Škoda’s bicycle bell is designed to cut through noise-cancelling headphones

Collisions between cyclists and headphone-wearing pedestrians are rising. Škoda's DuoBell uses a frequency gap to slip past noise-cancelling filters.

As cycling grows in major cities — London expects cyclists to outnumber car drivers for the first time this year — so does a tricky safety problem. Pedestrians wearing noise-cancelling headphones can't hear conventional bicycle bells, and collisions between cyclists and distracted walkers are on the rise. Škoda Auto, working with acoustic researchers at the University of Salford, has developed a solution with its DuoBell: a fully mechanical bicycle bell engineered to bypass ANC algorithms.

Through acoustic testing, the research team identified a narrow frequency band, between 750 and 780 Hz, that slips through ANC filters.

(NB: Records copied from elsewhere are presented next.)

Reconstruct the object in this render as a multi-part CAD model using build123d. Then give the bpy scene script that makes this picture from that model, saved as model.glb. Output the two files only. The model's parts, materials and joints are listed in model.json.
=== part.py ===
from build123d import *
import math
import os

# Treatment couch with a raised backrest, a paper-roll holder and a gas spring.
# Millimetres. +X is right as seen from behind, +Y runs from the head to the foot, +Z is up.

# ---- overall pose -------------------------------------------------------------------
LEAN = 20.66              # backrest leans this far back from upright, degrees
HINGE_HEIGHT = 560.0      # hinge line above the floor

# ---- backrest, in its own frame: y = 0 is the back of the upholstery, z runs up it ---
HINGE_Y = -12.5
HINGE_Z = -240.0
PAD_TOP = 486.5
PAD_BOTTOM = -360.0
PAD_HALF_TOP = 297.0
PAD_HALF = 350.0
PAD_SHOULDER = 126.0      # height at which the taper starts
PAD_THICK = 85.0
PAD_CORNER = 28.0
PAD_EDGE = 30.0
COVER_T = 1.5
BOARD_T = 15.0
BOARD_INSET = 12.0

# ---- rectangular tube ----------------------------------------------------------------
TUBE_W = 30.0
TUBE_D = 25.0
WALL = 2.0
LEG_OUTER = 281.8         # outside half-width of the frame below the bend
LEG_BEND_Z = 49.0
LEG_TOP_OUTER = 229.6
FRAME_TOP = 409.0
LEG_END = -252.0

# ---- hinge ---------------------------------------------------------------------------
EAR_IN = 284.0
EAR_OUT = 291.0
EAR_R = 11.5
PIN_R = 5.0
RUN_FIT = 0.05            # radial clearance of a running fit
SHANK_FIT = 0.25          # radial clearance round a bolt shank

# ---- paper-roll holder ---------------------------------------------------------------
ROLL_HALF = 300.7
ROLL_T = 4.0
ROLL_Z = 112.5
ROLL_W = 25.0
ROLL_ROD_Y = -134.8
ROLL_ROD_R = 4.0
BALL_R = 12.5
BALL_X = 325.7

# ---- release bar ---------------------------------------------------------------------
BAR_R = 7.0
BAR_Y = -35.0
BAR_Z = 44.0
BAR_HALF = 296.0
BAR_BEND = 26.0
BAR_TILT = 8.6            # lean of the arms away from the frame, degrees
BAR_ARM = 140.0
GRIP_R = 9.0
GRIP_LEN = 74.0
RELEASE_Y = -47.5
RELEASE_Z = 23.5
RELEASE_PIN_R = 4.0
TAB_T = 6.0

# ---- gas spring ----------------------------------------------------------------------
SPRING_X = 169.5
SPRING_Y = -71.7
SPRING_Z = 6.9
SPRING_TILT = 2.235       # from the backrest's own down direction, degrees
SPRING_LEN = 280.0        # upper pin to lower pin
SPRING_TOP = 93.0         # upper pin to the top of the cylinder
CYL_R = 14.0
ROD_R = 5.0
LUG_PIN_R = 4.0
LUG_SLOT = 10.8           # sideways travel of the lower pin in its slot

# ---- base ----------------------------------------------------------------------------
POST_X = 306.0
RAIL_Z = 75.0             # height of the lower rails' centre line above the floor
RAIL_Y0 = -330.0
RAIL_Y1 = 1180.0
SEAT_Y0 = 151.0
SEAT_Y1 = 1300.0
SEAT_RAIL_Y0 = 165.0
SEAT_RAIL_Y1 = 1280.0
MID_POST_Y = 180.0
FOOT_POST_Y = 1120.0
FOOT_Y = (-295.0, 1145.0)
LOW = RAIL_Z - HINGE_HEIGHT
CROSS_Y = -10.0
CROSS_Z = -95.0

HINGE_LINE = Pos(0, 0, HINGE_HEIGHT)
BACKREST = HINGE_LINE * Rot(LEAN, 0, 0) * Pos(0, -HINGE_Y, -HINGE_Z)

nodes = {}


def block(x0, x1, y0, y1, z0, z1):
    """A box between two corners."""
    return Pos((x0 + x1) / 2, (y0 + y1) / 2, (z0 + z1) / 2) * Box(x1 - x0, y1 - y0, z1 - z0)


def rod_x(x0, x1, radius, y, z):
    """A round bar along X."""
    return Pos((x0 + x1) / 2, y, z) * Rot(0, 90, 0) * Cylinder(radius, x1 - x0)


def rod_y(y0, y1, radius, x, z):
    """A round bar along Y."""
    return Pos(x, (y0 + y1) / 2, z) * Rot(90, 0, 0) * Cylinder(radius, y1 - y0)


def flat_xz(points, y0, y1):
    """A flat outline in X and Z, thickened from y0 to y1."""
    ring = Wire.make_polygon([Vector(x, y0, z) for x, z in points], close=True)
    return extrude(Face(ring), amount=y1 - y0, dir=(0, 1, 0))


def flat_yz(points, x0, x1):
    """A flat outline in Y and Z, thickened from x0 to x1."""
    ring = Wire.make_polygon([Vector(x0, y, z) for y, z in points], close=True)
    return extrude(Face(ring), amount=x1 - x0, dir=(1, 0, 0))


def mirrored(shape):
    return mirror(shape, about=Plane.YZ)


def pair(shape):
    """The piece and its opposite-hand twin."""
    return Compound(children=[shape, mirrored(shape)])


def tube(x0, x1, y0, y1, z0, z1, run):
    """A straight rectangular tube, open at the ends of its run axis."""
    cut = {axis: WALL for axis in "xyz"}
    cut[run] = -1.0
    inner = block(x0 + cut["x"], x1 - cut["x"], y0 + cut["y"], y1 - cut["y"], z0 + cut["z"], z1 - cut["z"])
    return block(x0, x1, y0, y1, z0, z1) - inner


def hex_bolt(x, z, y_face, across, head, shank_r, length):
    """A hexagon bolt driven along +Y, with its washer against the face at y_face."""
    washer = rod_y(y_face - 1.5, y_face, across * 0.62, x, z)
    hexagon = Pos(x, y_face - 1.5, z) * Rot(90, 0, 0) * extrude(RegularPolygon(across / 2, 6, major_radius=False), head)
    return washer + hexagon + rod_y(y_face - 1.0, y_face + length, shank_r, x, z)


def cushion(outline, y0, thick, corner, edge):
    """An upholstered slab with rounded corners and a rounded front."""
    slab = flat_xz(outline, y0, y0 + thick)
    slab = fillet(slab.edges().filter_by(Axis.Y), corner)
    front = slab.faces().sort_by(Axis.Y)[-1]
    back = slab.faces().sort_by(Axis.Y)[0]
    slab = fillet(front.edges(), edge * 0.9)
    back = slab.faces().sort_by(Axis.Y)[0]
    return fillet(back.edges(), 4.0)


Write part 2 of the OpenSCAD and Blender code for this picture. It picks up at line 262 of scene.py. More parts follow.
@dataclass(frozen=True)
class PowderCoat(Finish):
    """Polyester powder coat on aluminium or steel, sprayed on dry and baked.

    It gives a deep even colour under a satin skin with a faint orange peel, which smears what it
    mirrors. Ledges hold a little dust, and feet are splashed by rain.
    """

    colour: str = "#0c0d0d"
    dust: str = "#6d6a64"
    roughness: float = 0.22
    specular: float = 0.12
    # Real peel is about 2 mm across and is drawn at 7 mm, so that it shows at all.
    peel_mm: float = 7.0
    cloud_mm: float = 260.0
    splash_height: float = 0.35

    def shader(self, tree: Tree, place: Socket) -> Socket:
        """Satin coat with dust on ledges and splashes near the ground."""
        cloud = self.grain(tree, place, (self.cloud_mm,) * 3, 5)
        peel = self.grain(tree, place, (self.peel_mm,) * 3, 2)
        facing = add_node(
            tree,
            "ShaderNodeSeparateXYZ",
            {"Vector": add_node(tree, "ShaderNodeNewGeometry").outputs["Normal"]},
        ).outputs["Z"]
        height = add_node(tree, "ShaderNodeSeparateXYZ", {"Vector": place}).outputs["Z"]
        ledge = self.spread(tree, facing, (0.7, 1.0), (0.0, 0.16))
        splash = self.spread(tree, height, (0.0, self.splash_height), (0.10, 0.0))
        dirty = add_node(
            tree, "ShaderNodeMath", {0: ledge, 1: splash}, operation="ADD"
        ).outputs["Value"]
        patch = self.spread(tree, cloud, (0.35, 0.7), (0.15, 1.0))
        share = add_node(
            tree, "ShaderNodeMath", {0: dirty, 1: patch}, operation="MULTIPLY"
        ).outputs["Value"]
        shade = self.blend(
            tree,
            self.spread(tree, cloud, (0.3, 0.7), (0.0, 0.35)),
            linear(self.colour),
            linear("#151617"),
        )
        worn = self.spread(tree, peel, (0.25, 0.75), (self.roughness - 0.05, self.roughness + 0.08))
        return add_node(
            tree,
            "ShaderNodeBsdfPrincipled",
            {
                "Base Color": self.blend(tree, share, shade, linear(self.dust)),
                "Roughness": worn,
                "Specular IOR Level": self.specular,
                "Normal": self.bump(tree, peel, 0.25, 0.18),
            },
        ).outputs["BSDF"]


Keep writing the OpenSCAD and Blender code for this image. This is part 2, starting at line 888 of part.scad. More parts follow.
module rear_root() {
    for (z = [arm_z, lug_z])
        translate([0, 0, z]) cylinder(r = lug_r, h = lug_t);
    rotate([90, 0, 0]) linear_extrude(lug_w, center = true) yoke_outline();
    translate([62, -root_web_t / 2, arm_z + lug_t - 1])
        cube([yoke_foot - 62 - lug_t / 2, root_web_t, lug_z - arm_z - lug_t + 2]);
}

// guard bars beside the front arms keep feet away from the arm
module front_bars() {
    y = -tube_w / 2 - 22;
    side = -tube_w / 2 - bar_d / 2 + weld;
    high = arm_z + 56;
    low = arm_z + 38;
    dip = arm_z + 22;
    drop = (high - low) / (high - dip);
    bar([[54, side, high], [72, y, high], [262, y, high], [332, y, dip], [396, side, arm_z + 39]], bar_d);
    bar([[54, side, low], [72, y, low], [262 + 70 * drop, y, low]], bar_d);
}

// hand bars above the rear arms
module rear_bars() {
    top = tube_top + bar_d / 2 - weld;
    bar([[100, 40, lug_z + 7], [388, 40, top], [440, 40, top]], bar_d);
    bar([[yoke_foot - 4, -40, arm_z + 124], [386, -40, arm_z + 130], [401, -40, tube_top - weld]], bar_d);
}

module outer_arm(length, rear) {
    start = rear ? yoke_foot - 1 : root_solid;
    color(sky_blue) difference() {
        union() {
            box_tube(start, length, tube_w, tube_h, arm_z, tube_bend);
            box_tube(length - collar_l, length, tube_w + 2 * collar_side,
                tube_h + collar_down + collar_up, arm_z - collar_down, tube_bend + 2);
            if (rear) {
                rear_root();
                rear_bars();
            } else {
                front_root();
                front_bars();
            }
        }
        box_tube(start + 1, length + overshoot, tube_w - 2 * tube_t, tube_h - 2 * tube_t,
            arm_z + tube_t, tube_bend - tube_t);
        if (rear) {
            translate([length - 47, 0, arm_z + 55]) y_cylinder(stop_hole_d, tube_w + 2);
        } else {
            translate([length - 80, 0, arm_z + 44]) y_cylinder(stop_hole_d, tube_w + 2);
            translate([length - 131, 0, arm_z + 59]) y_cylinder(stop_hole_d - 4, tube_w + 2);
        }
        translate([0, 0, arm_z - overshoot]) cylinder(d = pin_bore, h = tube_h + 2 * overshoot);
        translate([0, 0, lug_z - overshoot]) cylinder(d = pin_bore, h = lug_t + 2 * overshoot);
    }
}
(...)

The bell adds a second resonator tuned to a higher frequency and uses a specially designed hammer to produce rapid, irregular strikes — sound patterns that noise-cancellation software can't process fast enough to suppress.

The results hold up beyond the lab. In testing, pedestrians wearing ANC headphones gained up to 22 meters of additional reaction distance when the DuoBell sounded, a meaningful safety margin on a crowded city street. Real-world trials in London with Deliveroo couriers backed that up; riders reportedly wanted to keep the prototypes. Škoda plans to make the research publicly available, positioning the project as a wider contribution to urban safety than just one product by one brand.

TREND BITE
The DuoBell is a compact example of what happens when a legacy product, unchanged for over a hundred years, meets a radically different environment. It also fits a pattern of brands stepping into civic infrastructure gaps, taking on safety and wellbeing challenges outside their core business. For Škoda, a carmaker that started out making bicycles, the connection is natural enough to read as credible rather than performative. Sometimes the sharpest innovation isn't a new app or platform — it's re-engineering something unglamorous so it actually works in today's world.